# START OF COLLECTED DATA

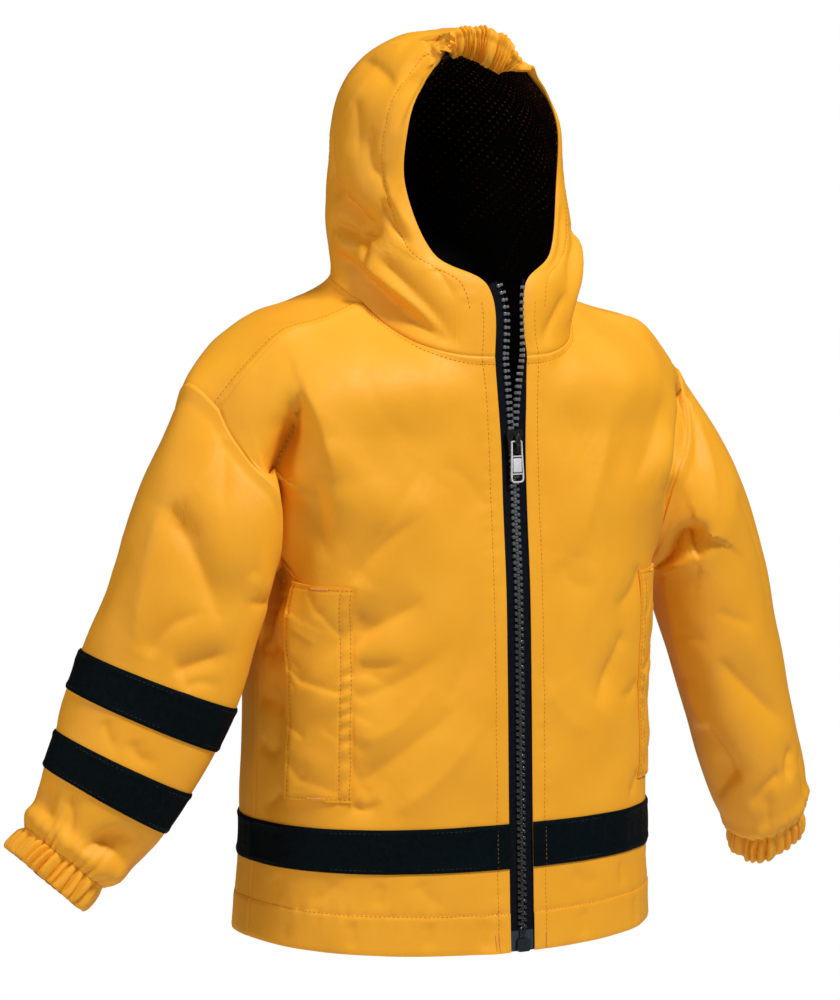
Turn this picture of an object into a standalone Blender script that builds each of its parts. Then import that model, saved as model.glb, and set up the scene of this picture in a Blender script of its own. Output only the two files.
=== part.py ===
"""A child's hooded raincoat in its worn, hollow form.

Metres, +Z up. The wearer faces -Y, so the wearer's left is +X. The origin is the middle of the
neck base at shoulder height. Tables are in millimetres. Every cloth piece is a thin closed wall
made from a smooth grid: rows of section points, joined from row to row by one cubic curve.
"""
import math
from collections import namedtuple

import bpy
import numpy as np
from mathutils import Vector

MM = 0.001

# ---------------------------------------------------------------- driving sizes, millimetres
WALL = 1.4                  # coated cloth
TAPE_WALL = 1.0             # navy tape on the body and the sleeve
LINING_WALL = 1.0
LINING_GAP = 1.3            # between the cloth and its lining
SEAM_GAP = 0.3
RIM_SETBACK = 0.5           # how far the inner edge of a wall stands back from a seam
HEM_LEVEL = -391.0
UNDERARM_LEVEL = -165.0
SCOOP = 26.0                # how far the armhole is cut into each panel just above the underarm
SCOOP_TOP = -115.0
TOP_LEVEL = -25.0           # the level that stands for the neck and shoulder seams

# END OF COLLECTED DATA

Reproduce the material in full, with no word added or dropped.

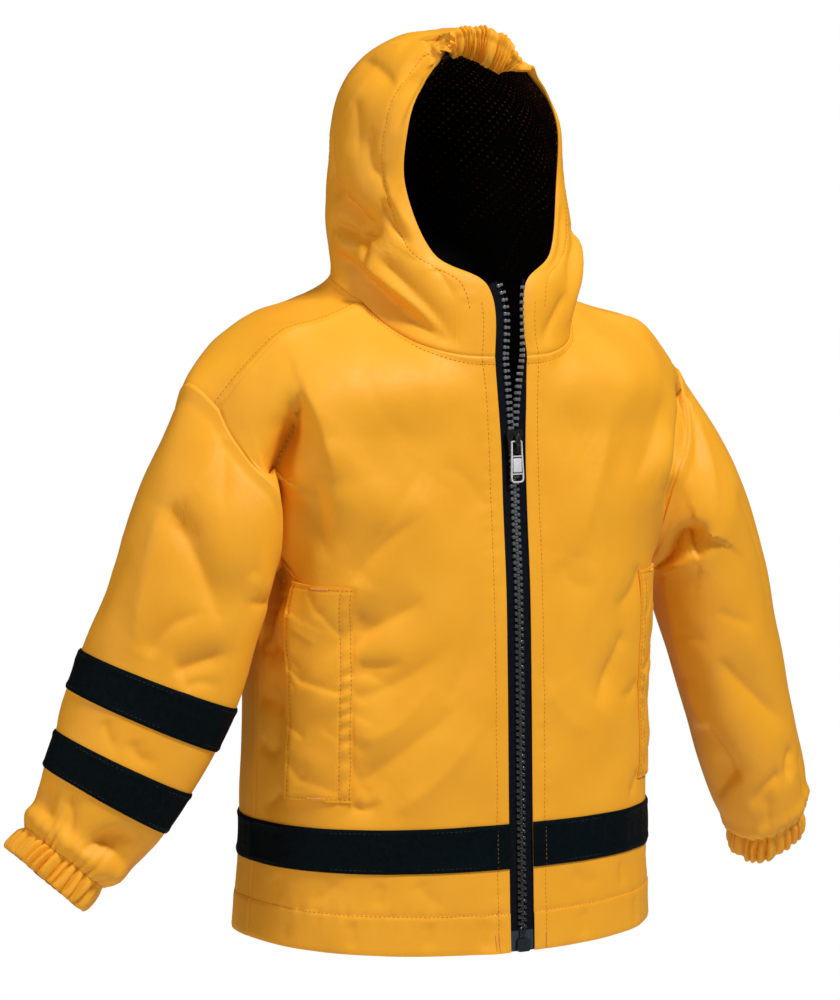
Turn this picture of an object into a standalone Blender script that builds each of its parts. Then import that model, saved as model.glb, and set up the scene of this picture in a Blender script of its own. Output only the two files.
=== part.py ===
"""A child's hooded raincoat in its worn, hollow form.

Metres, +Z up. The wearer faces -Y, so the wearer's left is +X. The origin is the middle of the
neck base at shoulder height. Tables are in millimetres. Every cloth piece is a thin closed wall
made from a smooth grid: rows of section points, joined from row to row by one cubic curve.
"""
import math
from collections import namedtuple

import bpy
import numpy as np
from mathutils import Vector

MM = 0.001

# ---------------------------------------------------------------- driving sizes, millimetres
WALL = 1.4                  # coated cloth
TAPE_WALL = 1.0             # navy tape on the body and the sleeve
LINING_WALL = 1.0
LINING_GAP = 1.3            # between the cloth and its lining
SEAM_GAP = 0.3
RIM_SETBACK = 0.5           # how far the inner edge of a wall stands back from a seam
HEM_LEVEL = -391.0
UNDERARM_LEVEL = -165.0
SCOOP = 26.0                # how far the armhole is cut into each panel just above the underarm
SCOOP_TOP = -115.0
TOP_LEVEL = -25.0           # the level that stands for the neck and shoulder seams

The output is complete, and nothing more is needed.